## [What to do]
Where a line contains the string "with", copy that line.

## [Material for this exercise]
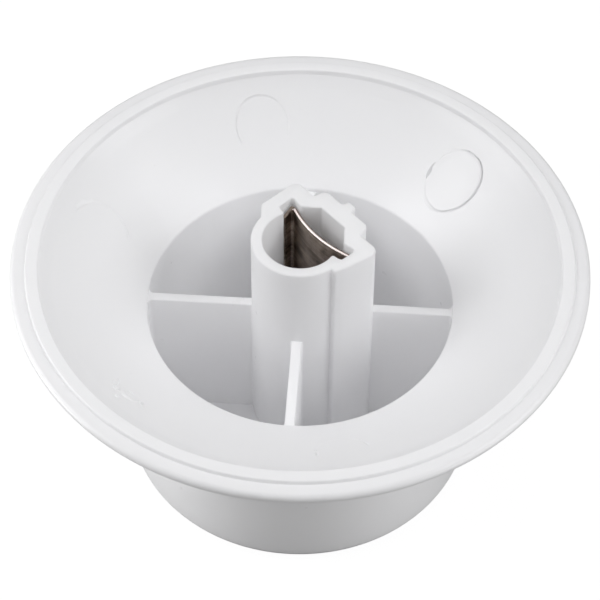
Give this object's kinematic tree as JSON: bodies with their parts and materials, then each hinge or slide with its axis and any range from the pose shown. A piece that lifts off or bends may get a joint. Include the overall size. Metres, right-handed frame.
{
  "type": "control knob",
  "caption": "Round push-on control knob: cup-shaped grip, flared skirt with a beaded rim, webbed centre stem with a D-shaped shaft socket and a bowed spring-steel leaf.",
  "frame": {"origin": "centre of the flat front face, which is the face the knob lies on", "axes": "+Z along the shaft axis from the front face to the socket mouth; +X the way the leaf gives when a shaft is pushed in; the four webs stand on the diagonals between X and Y"},
  "size_m": [0.05, 0.05, 0.0258],
  "materials": {
    "moulding": "glossy white injection moulding, faint blue-grey cast, smooth",
    "spring_steel": "warm brown-grey tempered spring steel strip, sheared bright edges"
  },
  "bodies": {
    "knob": {"knob_body": "moulding"},
    "clip": {"spring_clip": "spring_steel"}
  },
  "joints": [
    {"name": "clip_flex", "type": "slide", "parent": "knob", "child": "clip", "axis": [1, 0, 0], "range_m": [0, 0.0003], "stiffness_N_per_m": 60}
  ]
}
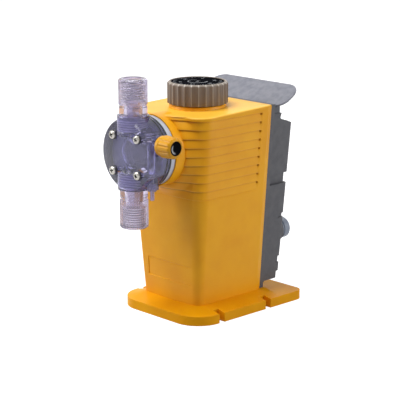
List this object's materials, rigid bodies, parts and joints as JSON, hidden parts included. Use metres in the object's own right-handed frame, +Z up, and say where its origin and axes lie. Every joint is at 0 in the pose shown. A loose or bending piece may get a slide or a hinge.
{
  "type": "diaphragm metering pump",
  "caption": "Solenoid diaphragm metering pump: tapered casing on a slotted base, clear valved head, stroke dial, air vent and rear control panel.",
  "frame": {"origin": "on the base plate's underside, under the shaft line and between the casing's front and rear", "axes": "+Z up, -Y towards the pump head, +X towards the vent knob"},
  "size_m": [0.1218, 0.1968, 0.241],
  "materials": {
    "yellow_casing": "moulded, fine satin texture",
    "yellow_base": "moulded, fine satin texture",
    "yellow_knob": "semi-gloss moulded",
    "grey_housing": "moulded, fine texture",
    "grey_hood": "moulded, fine texture",
    "brown_dial": "moulded, satin",
    "black_face": null,
    "clear_head": "clear, faint lavender tint",
    "clear_joint": "clear, faint pink tint",
    "ring_grey": "satin light grey",
    "black_rubber": "matt black elastomer",
    "stainless": "bright stainless",
    "steel": "machined steel",
    "yoke_steel": "black passivated steel",
    "bronze": "plain bearing bronze",
    "copper_winding": "enamelled copper wire",
    "nylon": "natural nylon",
    "ball_ceramic": "polished ceramic",
    "board_green": "glass-fibre circuit board",
    "transformer_iron": "varnished laminations",
    "capacitor_can": "sleeved aluminium can",
    "gland_grey": "light blue-grey nylon",
    "panel_film": "satin film",
    "window_clear": "clear window",
    "display_grey": "liquid crystal display",
    "key_grey": "silicone key",
    "key_red": "silicone key",
    "key_green": "silicone key"
  },
  "bodies": {
    "pump_body": {"base_plate": "yellow_base", "base_screws": "stainless", "main_casing": "yellow_casing", "casing_gasket": "black_rubber", "rear_housing": "grey_housing", "rear_screws": "stainless", "hood_pin": "stainless", "panel_overlay": "panel_film", "display_window": "window_clear", "display_module": "display_grey", "control_board": "board_green", "key_switches": "nylon", "power_board": "board_green", "transformer": "transformer_iron", "capacitors": "capacitor_can", "cable_gland": "gland_grey", "gland_nut": "gland_grey", "gland_seal": "black_rubber", "pole_core": "steel", "pole_bush": "bronze", "solenoid_yoke": "yoke_steel", "yoke_bush": "bronze", "coil_bobbin": "nylon", "coil_winding": "copper_winding", "return_spring": "stainless", "backing_ring": "ring_grey", "diaphragm": "black_rubber", "pump_head": "clear_head", "head_screws": "stainless", "head_washers": "stainless", "discharge_seat": "black_rubber", "discharge_guide": "nylon", "suction_seat": "black_rubber", "suction_guide": "nylon", "discharge_joint": "clear_joint", "suction_joint": "clear_joint", "vent_nipple": "clear_joint", "spindle_bush": "bronze", "cam_bracket": "steel"},
    "hood": {"hood": "grey_hood"},
    "stroke_dial": {"stroke_dial": "brown_dial", "dial_face": "black_face", "dial_spindle": "stainless", "stroke_cam": "steel"},
    "drive_shaft": {"drive_shaft": "stainless", "plunger": "steel", "spring_collar": "steel", "diaphragm_insert": "steel"},
    "vent_needle": {"vent_needle": "stainless"},
    "vent_knob": {"vent_knob": "yellow_knob", "vent_cap": "black_face"},
    "suction_ball": {"suction_ball": "ball_ceramic"},
    "discharge_ball": {"discharge_ball": "ball_ceramic"},
    "key_start": {"key_start": "key_green"},
    "key_stop": {"key_stop": "key_red"},
    "key_up": {"key_up": "key_grey"},
    "key_down": {"key_down": "key_grey"}
  },
  "joints": [
    {"name": "hood_tilt", "type": "hinge", "parent": "pump_body", "child": "hood", "pos_m": [0, 0.0555, 0.2013], "axis": [1, 0, 0], "range_deg": [-29.85, 0]},
    {"name": "dial_turn", "type": "hinge", "parent": "pump_body", "child": "stroke_dial", "pos_m": [0, -0.006, 0.2], "axis": [0, 0, 1], "range_deg": [0, 300]},
    {"name": "shaft_stroke", "type": "slide", "parent": "pump_body", "child": "drive_shaft", "axis": [0, -1, 0], "range_m": [0, 0.0015], "stiffness_N_per_m": 1500, "deforming": ["return_spring", "diaphragm"]},
    {"name": "vent_lift", "type": "slide", "parent": "pump_body", "child": "vent_needle", "axis": [1, 0, 0], "range_m": [0, 0.00095]},
    {"name": "vent_turn", "type": "hinge", "parent": "vent_needle", "child": "vent_knob", "pos_m": [0.045, -0.087, 0.181], "axis": [1, 0, 0], "range_deg": [0, 350]},
    {"name": "suction_lift", "type": "slide", "parent": "pump_body", "child": "suction_ball", "axis": [0, 0, 1], "range_m": [0, 0.0015]},
    {"name": "discharge_lift", "type": "slide", "parent": "pump_body", "child": "discharge_ball", "axis": [0, 0, 1], "range_m": [0, 0.0015]},
    {"name": "key_start_press", "type": "slide", "parent": "pump_body", "child": "key_start", "axis": [0, -0.3024, -0.9532], "range_m": [0, 0.0008], "stiffness_N_per_m": 400, "springref_m": -0.0006},
    {"name": "key_stop_press", "type": "slide", "parent": "pump_body", "child": "key_stop", "axis": [0, -0.3024, -0.9532], "range_m": [0, 0.0008], "stiffness_N_per_m": 400, "springref_m": -0.0006},
    {"name": "key_up_press", "type": "slide", "parent": "pump_body", "child": "key_up", "axis": [0, -0.3024, -0.9532], "range_m": [0, 0.0008], "stiffness_N_per_m": 400, "springref_m": -0.0006},
    {"name": "key_down_press", "type": "slide", "parent": "pump_body", "child": "key_down", "axis": [0, -0.3024, -0.9532], "range_m": [0, 0.0008], "stiffness_N_per_m": 400, "springref_m": -0.0006}
  ],
  "couplings": [
    {"joint": "vent_turn", "follows": "vent_lift", "rad_per_m": 6430.2}
  ]
}
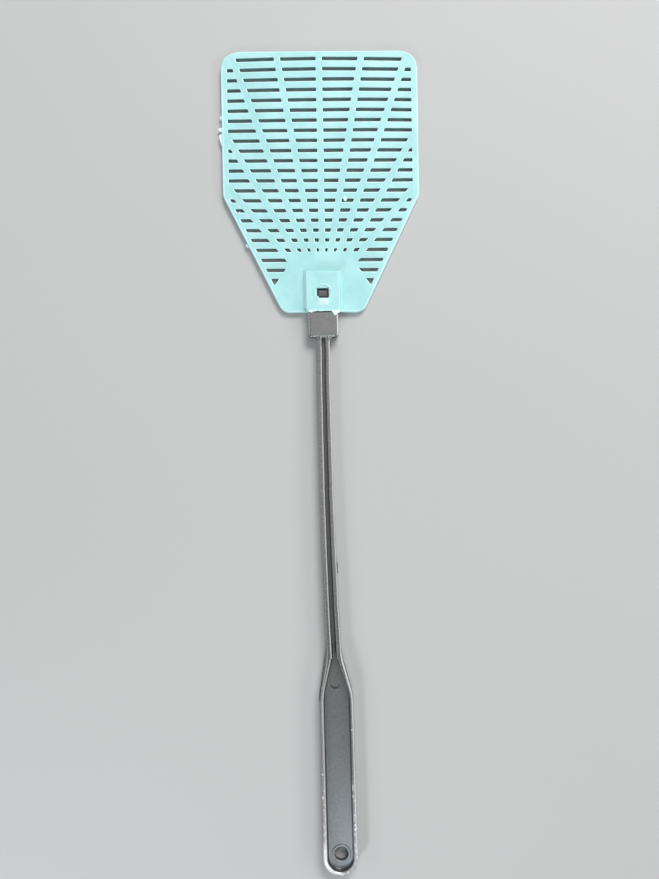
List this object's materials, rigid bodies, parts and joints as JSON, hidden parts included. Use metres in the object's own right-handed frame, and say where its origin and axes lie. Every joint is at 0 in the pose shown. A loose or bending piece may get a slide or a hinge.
{
  "type": "fly swatter",
  "caption": "Flat flexible slotted paddle with fan-shaped ribs, pushed onto a long slim ribbed plastic handle with a hollow-backed grip and a hanging hole.",
  "frame": {"origin": "centre of the bounding box in plan, at the height of the back faces that lie on a table", "axes": "+Y runs along the handle from the grip to the far edge of the head, +X is to the right seen from the front, +Z points out of the front face"},
  "size_m": [0.105, 0.44, 0.0062],
  "materials": {
    "head_plastic": "satin turquoise, soft moulded plastic",
    "handle_plastic": "satin black, stiff moulded plastic"
  },
  "bodies": {
    "handle": {"handle": "handle_plastic"},
    "head": {"head": "head_plastic"}
  },
  "joints": [
    {"name": "head_pull_off", "type": "slide", "parent": "handle", "child": "head", "axis": [0, 1, 0], "range_m": [0, 0.03]}
  ]
}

## [Full solution]
Give this object's kinematic tree as JSON: bodies with their parts and materials, then each hinge or slide with its axis and any range from the pose shown. A piece that lifts off or bends may get a joint. Include the overall size. Metres, right-handed frame.
  "caption": "Round push-on control knob: cup-shaped grip, flared skirt with a beaded rim, webbed centre stem with a D-shaped shaft socket and a bowed spring-steel leaf.",
  "caption": "Flat flexible slotted paddle with fan-shaped ribs, pushed onto a long slim ribbed plastic handle with a hollow-backed grip and a hanging hole.",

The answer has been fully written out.